Alberta Cancer Foundation

Alberta Cancer Foundation fundraiser keeps giving back

Photo Chris Simon

In December 2009, Faisel Shariff’s world was turned upside down when he was diagnosed with Ewings Sarcoma, a childhood cancer that showed up in his right ankle.

“I had a below-the-knee right leg amputation and went through a full year of aggressive chemo,” the 33-year-old Edmontonian says. “I was cancer-free for a year and then had a recurrence in February of 2012, when a soft-tissue tumour was detected close to the sternum near the chest wall,” he explains. “This time around I had 20 rounds of high-dosage radiation and nine months of aggressive chemo.
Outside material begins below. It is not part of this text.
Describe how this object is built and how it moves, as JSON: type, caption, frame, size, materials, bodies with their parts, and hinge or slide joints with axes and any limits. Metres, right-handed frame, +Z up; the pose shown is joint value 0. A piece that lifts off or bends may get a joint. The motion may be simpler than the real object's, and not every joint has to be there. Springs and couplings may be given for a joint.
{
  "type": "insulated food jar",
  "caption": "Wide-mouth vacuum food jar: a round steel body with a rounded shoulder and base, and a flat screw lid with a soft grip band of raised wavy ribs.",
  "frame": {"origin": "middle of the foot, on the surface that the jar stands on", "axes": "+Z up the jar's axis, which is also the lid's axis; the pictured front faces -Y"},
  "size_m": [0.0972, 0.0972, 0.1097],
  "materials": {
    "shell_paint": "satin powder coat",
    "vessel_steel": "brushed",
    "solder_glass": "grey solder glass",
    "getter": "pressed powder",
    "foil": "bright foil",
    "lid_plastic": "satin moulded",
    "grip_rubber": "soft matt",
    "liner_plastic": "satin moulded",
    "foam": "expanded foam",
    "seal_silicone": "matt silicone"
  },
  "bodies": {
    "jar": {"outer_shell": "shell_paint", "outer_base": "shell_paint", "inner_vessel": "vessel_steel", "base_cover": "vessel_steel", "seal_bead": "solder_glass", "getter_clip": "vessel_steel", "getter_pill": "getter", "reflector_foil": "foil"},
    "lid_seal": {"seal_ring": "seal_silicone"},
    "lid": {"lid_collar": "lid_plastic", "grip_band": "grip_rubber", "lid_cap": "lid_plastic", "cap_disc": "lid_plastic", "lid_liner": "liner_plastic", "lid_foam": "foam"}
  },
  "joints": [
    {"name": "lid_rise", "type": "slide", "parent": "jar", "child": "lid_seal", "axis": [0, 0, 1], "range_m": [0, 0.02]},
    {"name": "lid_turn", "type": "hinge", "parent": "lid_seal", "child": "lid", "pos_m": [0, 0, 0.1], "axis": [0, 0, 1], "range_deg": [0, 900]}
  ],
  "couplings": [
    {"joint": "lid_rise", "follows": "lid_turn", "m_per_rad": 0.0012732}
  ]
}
In November 2012, I underwent eight-and-a-half hours of thoracic surgery to remove the tumour.”

November marks a year of being cancer-free for Shariff.

Shariff’s experience has moved him to support the Alberta Cancer Foundation however he can. First, he and his family personally supported the Cross Cancer Institute Golf Classic, the funds of which have helped revolutionize cancer research and treatment in Alberta.

“We are so blessed to have a world-class facility with state-of-the-art equipment and technology here in Edmonton,” he says. “This is possible thanks to the generosity of Albertans, who give with such open hearts to this cause.”

Shariff didn’t stop there. His family owns four Boston Pizza franchises in Edmonton, and over the last nine years, they have raised more than $425,000 for pediatric cancer. Together, with the larger Boston Pizza family in Northern Alberta, they have fundraised approximately $1 million in 11 years for the Alberta Cancer Foundation.

Shariff, along with his parents, his brother and family, are all involved in fundraising and supporting the Alberta Cancer Foundation.

“Faisel is a tireless supporter for us – his generosity goes well beyond the funds he raises,” says the Alberta Cancer Foundation’s Sean Capri.

This year, Shariff was one of the faces in commercials for the Cash and Cars Lottery. “I believe sharing my story with people shows that we will make a difference,” he says. “I’d do this again – any time they need a hand, I’ll be there for them.”

The Foundation has taken him up on his offer and Shariff will be on a committee to recruit participants in the 2014 Road Hockey to Conquer Cancer game in Calgary.